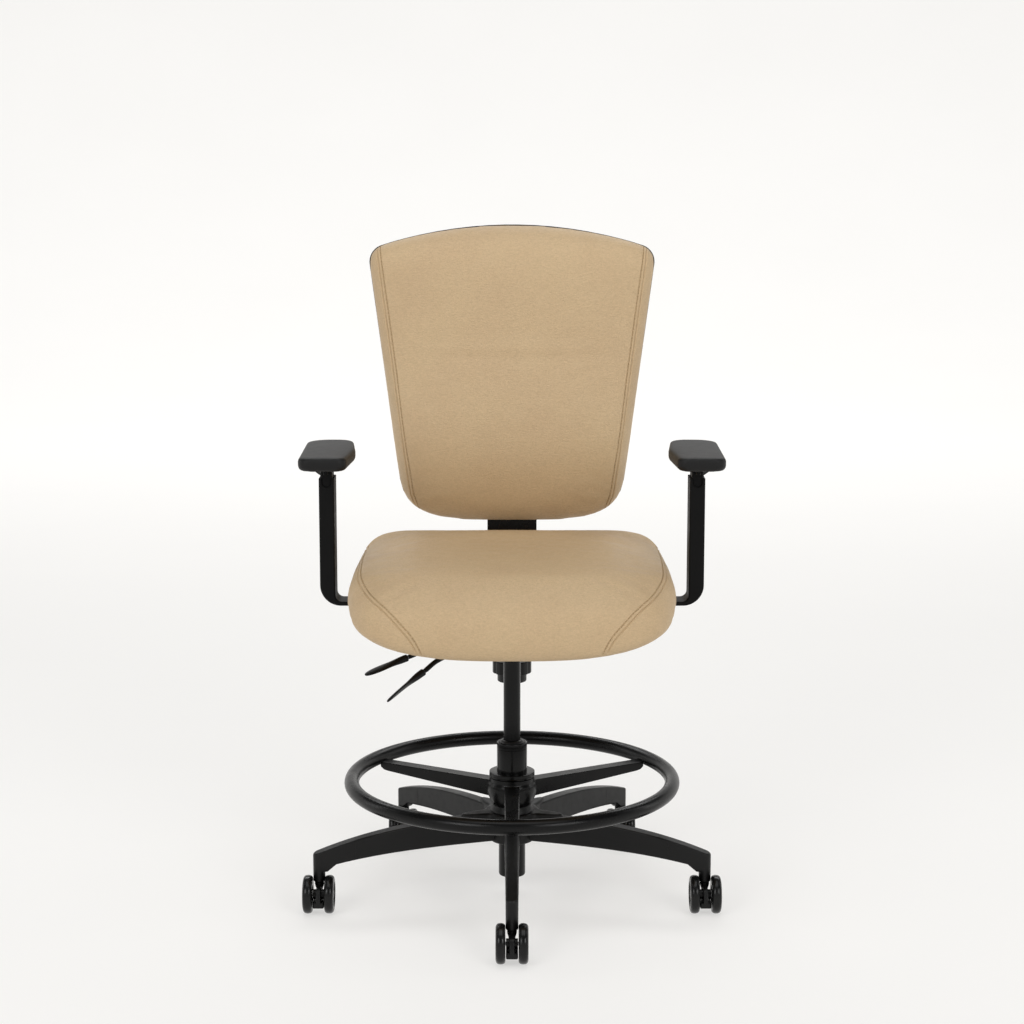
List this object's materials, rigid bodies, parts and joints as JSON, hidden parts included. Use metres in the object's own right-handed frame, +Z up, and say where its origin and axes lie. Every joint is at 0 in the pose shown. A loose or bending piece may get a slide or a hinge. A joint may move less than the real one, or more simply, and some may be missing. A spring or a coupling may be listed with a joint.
{
  "type": "swivel stool",
  "caption": "Drafting-height swivel stool with upholstered seat and back, height-adjustable arms, gas column, foot ring and a five-star base on twin-wheel casters.",
  "frame": {"origin": "middle of the footprint, on the floor", "axes": "+Z up, the seat faces -Y, +X is the sitter's left"},
  "size_m": [0.687, 0.6654, 1.0973],
  "materials": {
    "nylon": "glass-filled nylon, black, satin moulded",
    "coat": "black powder coat, semi-gloss",
    "wheel": "black nylon, smooth",
    "pad_foam": "self-skinned urethane foam, dark grey, matt",
    "leather": "tan upholstery leather, fine grain",
    "plywood": "moulded plywood, lacquered",
    "steel": "bright ground steel",
    "natural_nylon": "unfilled nylon, natural"
  },
  "bodies": {
    "base": {"base_star": "nylon", "column_tube": "coat", "guide_bush": "nylon", "thrust_bearing": "steel", "retaining_clip": "steel"},
    "caster_1": {"caster_1_body": "nylon"},
    "caster_1_wheels": {"caster_1_axle": "steel", "caster_1_wheel_left": "wheel", "caster_1_wheel_right": "wheel"},
    "caster_2": {"caster_2_body": "nylon"},
    "caster_2_wheels": {"caster_2_axle": "steel", "caster_2_wheel_left": "wheel", "caster_2_wheel_right": "wheel"},
    "caster_3": {"caster_3_body": "nylon"},
    "caster_3_wheels": {"caster_3_axle": "steel", "caster_3_wheel_left": "wheel", "caster_3_wheel_right": "wheel"},
    "caster_4": {"caster_4_body": "nylon"},
    "caster_4_wheels": {"caster_4_axle": "steel", "caster_4_wheel_left": "wheel", "caster_4_wheel_right": "wheel"},
    "caster_5": {"caster_5_body": "nylon"},
    "caster_5_wheels": {"caster_5_axle": "steel", "caster_5_wheel_left": "wheel", "caster_5_wheel_right": "wheel"},
    "ring_slide": {"foot_ring_bush": "natural_nylon"},
    "foot_ring": {"foot_ring_hub": "coat", "foot_ring_tube": "coat"},
    "ring_collar": {"foot_ring_collar": "nylon"},
    "lift_rod": {"lift_rod": "steel"},
    "valve": {"valve_pin": "steel"},
    "mechanism": {"gas_cylinder": "coat", "mechanism_housing": "coat", "tilt_pin": "steel", "tension_spring": "steel", "spring_cup": "steel"},
    "tension_knob": {"tension_knob": "nylon"},
    "height_lever": {"height_lever_rod": "coat", "height_lever_paddle": "nylon"},
    "back_lever": {"back_lever_rod": "coat", "back_lever_paddle": "nylon"},
    "seat": {"seat_plate": "coat", "seat_pan": "plywood", "seat_cushion": "leather", "back_hinge_pin": "steel", "arm_upright_left": "coat", "arm_upright_right": "coat"},
    "back_upright": {"back_upright": "coat"},
    "back": {"back_bracket": "nylon", "back_shell": "nylon", "back_cushion": "leather"},
    "arm_left": {"arm_slider_left": "coat", "arm_pad_left": "pad_foam"},
    "arm_tab_left": {"arm_tab_left": "nylon"},
    "arm_right": {"arm_slider_right": "coat", "arm_pad_right": "pad_foam"},
    "arm_tab_right": {"arm_tab_right": "nylon"}
  },
  "joints": [
    {"name": "caster_1_swivel", "type": "hinge", "parent": "base", "child": "caster_1", "pos_m": [0, -0.287, 0.031], "axis": [0, 0, 1], "continuous": true},
    {"name": "caster_1_roll", "type": "hinge", "parent": "caster_1", "child": "caster_1_wheels", "pos_m": [0, -0.302, 0.031], "axis": [1, 0, 0], "continuous": true},
    {"name": "caster_2_swivel", "type": "hinge", "parent": "base", "child": "caster_2", "pos_m": [0.31385, -0.05898, 0.031], "axis": [0, 0, 1], "continuous": true},
    {"name": "caster_2_roll", "type": "hinge", "parent": "caster_2", "child": "caster_2_wheels", "pos_m": [0.31385, -0.07398, 0.031], "axis": [1, 0, 0], "continuous": true},
    {"name": "caster_3_swivel", "type": "hinge", "parent": "base", "child": "caster_3", "pos_m": [0.19397, 0.30998, 0.031], "axis": [0, 0, 1], "continuous": true},
    {"name": "caster_3_roll", "type": "hinge", "parent": "caster_3", "child": "caster_3_wheels", "pos_m": [0.19397, 0.29498, 0.031], "axis": [1, 0, 0], "continuous": true},
    {"name": "caster_4_swivel", "type": "hinge", "parent": "base", "child": "caster_4", "pos_m": [-0.19397, 0.30998, 0.031], "axis": [0, 0, 1], "continuous": true},
    {"name": "caster_4_roll", "type": "hinge", "parent": "caster_4", "child": "caster_4_wheels", "pos_m": [-0.19397, 0.29498, 0.031], "axis": [1, 0, 0], "continuous": true},
    {"name": "caster_5_swivel", "type": "hinge", "parent": "base", "child": "caster_5", "pos_m": [-0.31385, -0.05898, 0.031], "axis": [0, 0, 1], "continuous": true},
    {"name": "caster_5_roll", "type": "hinge", "parent": "caster_5", "child": "caster_5_wheels", "pos_m": [-0.31385, -0.07398, 0.031], "axis": [1, 0, 0], "continuous": true},
    {"name": "foot_ring_height", "type": "slide", "parent": "base", "child": "ring_slide", "axis": [0, 0, 1], "range_m": [0, 0.045]},
    {"name": "foot_ring_turn", "type": "hinge", "parent": "ring_slide", "child": "foot_ring", "pos_m": [0, 0.043, 0.19], "axis": [0, 0, 1], "continuous": true},
    {"name": "ring_clamp_turn", "type": "hinge", "parent": "foot_ring", "child": "ring_collar", "pos_m": [0, 0.043, 0.2], "axis": [0, 0, 1], "range_deg": [0, 90]},
    {"name": "seat_swivel", "type": "hinge", "parent": "base", "child": "lift_rod", "pos_m": [0, 0.043, 0.06], "axis": [0, 0, 1], "continuous": true},
    {"name": "seat_height", "type": "slide", "parent": "lift_rod", "child": "mechanism", "axis": [0, 0, 1], "range_m": [-0.14, 0.01]},
    {"name": "valve_press", "type": "slide", "parent": "mechanism", "child": "valve", "axis": [0, 0, -1], "range_m": [0, 0.004]},
    {"name": "height_lever_lift", "type": "hinge", "parent": "mechanism", "child": "height_lever", "pos_m": [-0.024, 0.038, 0.45], "axis": [0, 1, 0], "range_deg": [0, 8], "stiffness_Nm_per_rad": 6, "springref_deg": -5.73},
    {"name": "back_lever_lift", "type": "hinge", "parent": "mechanism", "child": "back_lever", "pos_m": [-0.024, -0.039, 0.441], "axis": [0, 1, 0], "range_deg": [0, 8], "stiffness_Nm_per_rad": 6, "springref_deg": -5.73},
    {"name": "tension_knob_turn", "type": "hinge", "parent": "mechanism", "child": "tension_knob", "pos_m": [0, 0.128, 0.36], "axis": [0, 0, 1], "continuous": true},
    {"name": "seat_tilt", "type": "hinge", "parent": "mechanism", "child": "seat", "pos_m": [0, -0.012, 0.458], "axis": [-1, 0, 0], "range_deg": [0, 10], "stiffness_Nm_per_rad": 200, "springref_deg": -20.05, "deforming": ["tension_spring"]},
    {"name": "back_recline", "type": "hinge", "parent": "seat", "child": "back_upright", "pos_m": [0, 0.183, 0.462], "axis": [-1, 0, 0], "range_deg": [-5, 15]},
    {"name": "back_height", "type": "slide", "parent": "back_upright", "child": "back", "axis": [0, 0.0896, 0.996], "range_m": [0, 0.07]},
    {"name": "arm_height_left", "type": "slide", "parent": "seat", "child": "arm_left", "axis": [0, 0, 1], "range_m": [0, 0.085]},
    {"name": "arm_release_left", "type": "hinge", "parent": "arm_left", "child": "arm_tab_left", "pos_m": [0.31, 0.043, 0.703], "axis": [0, -1, 0], "range_deg": [0, 10], "stiffness_Nm_per_rad": 0.3, "springref_deg": -11.46},
    {"name": "arm_height_right", "type": "slide", "parent": "seat", "child": "arm_right", "axis": [0, 0, 1], "range_m": [0, 0.085]},
    {"name": "arm_release_right", "type": "hinge", "parent": "arm_right", "child": "arm_tab_right", "pos_m": [-0.31, 0.043, 0.703], "axis": [0, 1, 0], "range_deg": [0, 10], "stiffness_Nm_per_rad": 0.3, "springref_deg": -11.46}
  ],
  "couplings": [
    {"joint": "valve_press", "follows": "height_lever_lift", "m_per_rad": 0.024}
  ]
}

=-=-=

■ **Written request**
Provide only the count of lines in the material above that hold the word "origin".

■ **Completed exercise**
2